Did Republicans put forth a dreamer bill
Executive summary
Republicans have put forth multiple proposals addressing "Dreamers" over the years—ranging from standalone GOP-authored bills described as "DREAM-lite" to bipartisan, bicameral measures with Republican cosponsors—but those proposals have typically been narrower than Democratic drafts and have repeatedly stalled or been pared down before becoming law [1] [2] [3]. Recent Congresses show both purely Republican initiatives and genuine bipartisan coalitions, demonstrating that Republican lawmakers have not uniformly opposed legislation for Dreamers even as party leaders and administrations have often prevented durable enactment [4] [5].
1. Republican-authored alternatives: watered-down or temporary fixes
Conservative House Republicans and some Republican senators have repeatedly offered GOP-specific versions that critics call "DREAM-lite"—measures that protect certain young immigrants temporarily or impose additional conditions compared with Democratic proposals; the ACLU and contemporary reporting flag bills like STARS and other Republican drafts as more limited than full pathways to citizenship envisioned by broader DREAM/Promise legislation [1] [2]. Fact-checking and long-form reporting note the pattern: Republicans have offered bills, but those bills often restrict family sponsorship, add strict eligibility pillars, or stop short of permanent legal status, making them less durable politically [2] [3].
2. Bipartisan Republican involvement has existed, sometimes prominently
Republicans have sometimes joined Democrats on bipartisan Dreamers bills. Examples include recent bicameral efforts that paired Democratic sponsors with prominent Republican co-sponsors—Sen. Rand Paul and Rep. Mariannette Miller-Meeks joined Sen. Alex Padilla and Rep. Deborah Ross on a 2025 bill aimed at “Documented Dreamers,” showing cross-party sponsorship on narrowly targeted fixes [4]. Likewise, at moments the House has passed Dreamers-related legislation with a handful of Republican votes—when the House passed HR 6 (the Dream and Promise Act) some Republicans supported it, illustrating intermittent GOP backing in the chamber [5].

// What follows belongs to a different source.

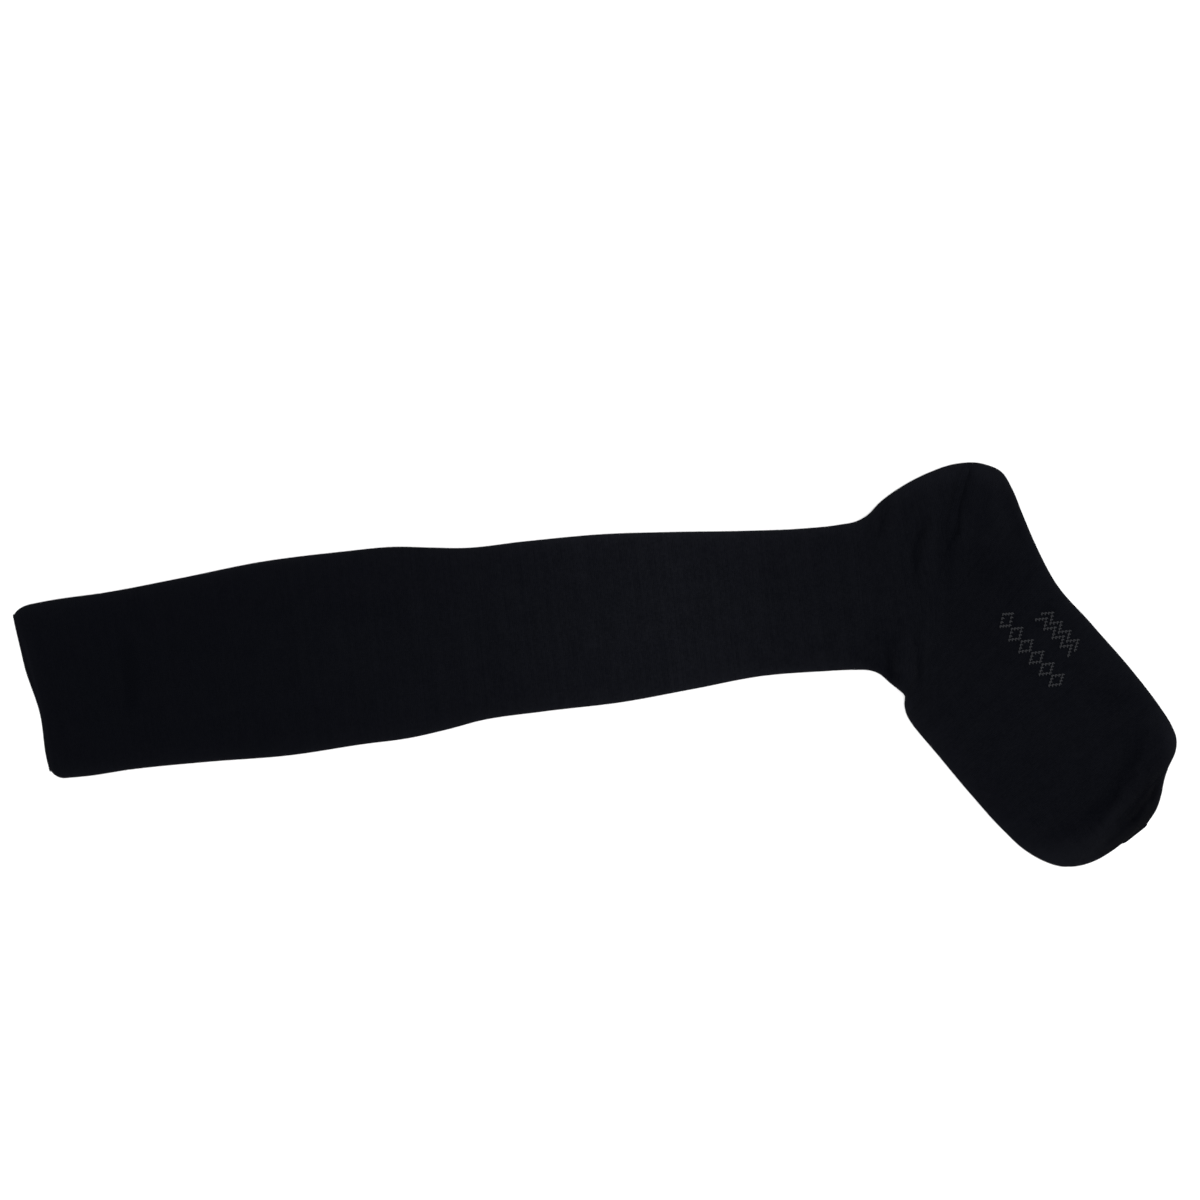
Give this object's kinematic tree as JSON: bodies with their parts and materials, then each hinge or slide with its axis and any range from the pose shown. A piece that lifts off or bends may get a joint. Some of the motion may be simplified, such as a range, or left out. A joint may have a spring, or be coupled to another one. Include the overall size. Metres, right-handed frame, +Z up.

3. Senate dynamics and the long history of stalled compromises
The legislative record shows repeated Senate- and House-level efforts that have not produced a permanent bipartisan solution: the DREAM Act and variants have been introduced for decades, sometimes with Republican co-sponsors, yet major packages that included Dreamer provisions were stalled by partisan leadership or failed to secure 60 votes in the Senate [6] [7]. Analysts and PolitiFact reporting explain that although individual Republicans and bipartisan coalitions have promoted measures, broader GOP institutional resistance—exacerbated in some periods by presidential priorities—has kept comprehensive Dreamer legislation from becoming law [3].
4. Narrow protections and ancillary bills continue alongside headline proposals
Congressional activity in 2025–2026 also included narrower or ancillary measures related to Dreamers—such as the Protect DREAMer Confidentiality Act—showing that Republican and bipartisan attention has sometimes focused on limited, technical protections rather than a full legalization pathway [8]. Advocacy groups and commentators interpret this as a pattern where Republicans offer incremental or conditional fixes that differ substantially from the large-scale pathways Democrats have pushed, and those differences explain why enacted law remains elusive [1] [3].
Conclusion: a qualified yes, with important caveats
It is accurate to say Republicans have put forth Dreamer bills and that some Republicans have sponsored or cosponsored bipartisan Dreamer legislation, but those Republican-originated or Republican-supported measures have frequently been narrower, conditional, or politically constrained compared with Democratic proposals—and the legislative history shows repeated failure to translate those efforts into a lasting, comprehensive solution [1] [5] [3]. Reporting indicates both an ongoing Republican role in crafting Dreamer-related bills and persistent structural hurdles—leadership decisions, Senate vote thresholds, and partisan tradeoffs—that have prevented many of those proposals from delivering a permanent pathway [2] [7].